Economic inequality has become a big part of the political conversation in America. How does that tie into the poverty and altruism issues you're writing about?
Singer: I agree that inequality in America is a problem, but I think that what a lot of Americans don't realize is that if you look at the picture globally, they're the top 1%. Not all Americans, but if you're $52,000 a year, that puts you in the top 1% globally. So if people think it's bad that there's this top 1% in the United States, they should think it's much worse that there is this much steeper inequality.
What do you think poor people are justified in doing to change their situation? Is it time for revolutions across the world?
Singer: Even though I think that we're wrong to share so little with them, and perpetuate systems that are unfair to them, if you start saying that entitles them to revolutions, you're really endorsing the use of violence, and I fear that's just going to lead to more violence, and the result is not going to be better for the poor or for the rich. So I don't see violent revolution as having any real hope of changing the situation. The poor just don't have the means to carry that out. They might have the means to embrace terrorism, but I think that would be a terrible thing to do, both for its direct consequences, and because it would make life much more difficult for people who are proposing that we should be helping people. You don't want to help people if even only a small minority of them are killing innocent people. So I think that would be a disaster.

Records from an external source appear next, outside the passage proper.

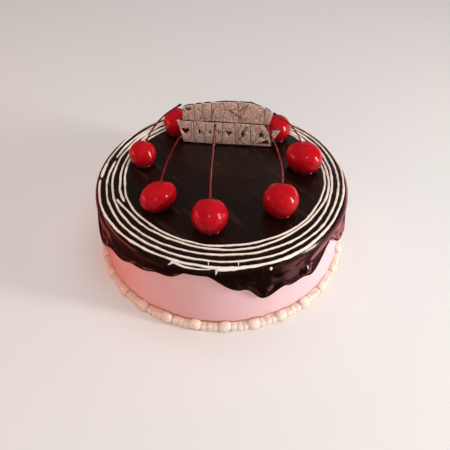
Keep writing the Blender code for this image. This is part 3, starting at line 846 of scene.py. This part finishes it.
def glaze_coat(lip_thickness):
    """The glaze: rows turned about Z, then each column shaped by the drip that it is in."""
    rows = [("top", i / TOP_ROWS) for i in range(TOP_ROWS)]
    rows += [("rim", i / RIM_ROWS) for i in range(RIM_ROWS)]
    rows += [("side", i / WALL_ROWS) for i in range(WALL_ROWS)]
    rows += [("lip", i / LIP_ROWS) for i in range(LIP_ROWS + 1)]
    rows += [("inside", 0), ("inside", 1), ("inner top", 0)]
    bm = wrapped_rows(len(rows), GLAZE_STEPS)
    drips = all_drips()
    columns = {}
    for v in bm.verts:
        turn = v.co.x
        part, share = rows[round(v.co.y)]
        if turn not in columns:
            columns[turn] = GlazeColumn(turn, drips, lip_thickness)
        radius, height = glaze_spot(part, share, turn, columns[turn])
        v.co = polar(radius, turn, height)
    bmesh.ops.remove_doubles(bm, verts=bm.verts, dist=1e-6)
    bmesh.ops.recalc_face_normals(bm, faces=bm.faces)
    return bm


# Piping


def line_section(width, height):
    """A line's section as (across, up): a flattened dome on a short foot that sinks into the glaze."""
    dome = [
        (width / 2 * math.cos(t), height * math.sin(t))
        for t in [math.pi * i / (LINE_POINTS - 1) for i in range(LINE_POINTS)]
    ]
    return dome + [(-width / 2, -LINE_SINK), (width / 2, -LINE_SINK)]


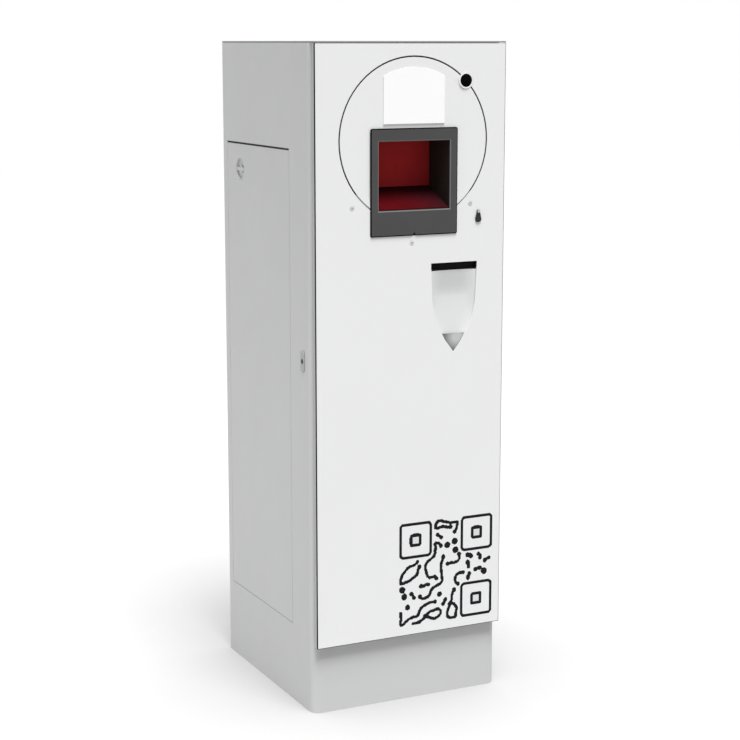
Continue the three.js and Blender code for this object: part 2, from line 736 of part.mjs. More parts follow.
function fingerFront() {
  return BAR_FRONT + 3;
}

function barGuide() {
  const [x0, x1] = [-INNER_SIDE + GAP, BAR_X + BAR_THICKNESS / 2 + 4];
  const body = block([x0, FRONT + SHEET + GAP, -GUIDE_LENGTH / 2], [x1, BAR_BACK + 3, GUIDE_LENGTH / 2]);
  const channel = block(
    [BAR_X - BAR_THICKNESS / 2 - GAP, BAR_FRONT - GAP, -GUIDE_LENGTH],
    [BAR_X + BAR_THICKNESS / 2 + GAP, BAR_BACK + GAP, GUIDE_LENGTH],
  );
  return cut(common(body, extrudeZ(insideOutline(GAP), [-GUIDE_LENGTH, GUIDE_LENGTH])), channel);
}

function addDoorLock(machine) {
  const lock = addGroup(machine, -SIDE, LOCK_Y, LOCK_HEIGHT);
  addPiece(lock, 'door_lock_housing', lockHousing(), brightSteel);
  addPiece(lock, 'door_lock_plug', lockPlug(), brass);
  addPiece(lock, 'door_lock_cam', lockCam(), zincSteel);
  addPiece(machine, 'lock_bar', lockBar(), zincSteel);
  for (const [place, z] of Object.entries(GUIDE_HEIGHTS)) {
    addPiece(machine, `bar_guide_${place}`, barGuide(), blackPlastic).position.z = z;
  }
}

// ---------------------------------------------------------------------------
// Service panel
// ---------------------------------------------------------------------------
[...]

I would like to see them make their voices heard in non-violent ways.
Do you believe the world is constantly progressing towards utopia as time moves on?
Singer: Well I believe the world is progressing. I don't know about towards utopia. Steven Pinker assembles the evidence in "Better Angels of Our Nature" that the chances that any child born today will die a violent death at the hands of fellow humans are lower than they've ever been before. And that is progress. We see [progress also] in the falling child mortality documented by the United Nations.
You like to use donations to the arts as an example of a sort of bad choice of charity. What is the allure of charities like that, rather than lifesaving charities?
Singer: With a lot of people—not people who are giving many millions, but smaller donors—they seem to be giving on impulse. They seem to be giving in an emotionally directed way, without having that reflective check on whether the charity that they're emotionally attracted to is really as good as it seems to be.
A lot of people don't think that one charity can be compared to another—that they're all good in their own way.
Singer: Do you think there are people who actually think that having a renovated concert hall for wealthy Manhattanites is as important as, let's say, restoring sight for blind people? For the $500 million [that it will take to restore Lincoln Center], you could have 5 million people able to see, or prevented from going blind [through an aid group like Hellen Keller International]. You could have a million women who are social outcasts because they suffer from fistula have their lives back together again. I don't think anybody who sits down and understands, on the one hand, you can renovate this concert hall, on the other hand, you can do this or this or this, would really think that the renovated concert hall is somehow just as good, or that you can't say one is better than the other. That doesn't seem plausible.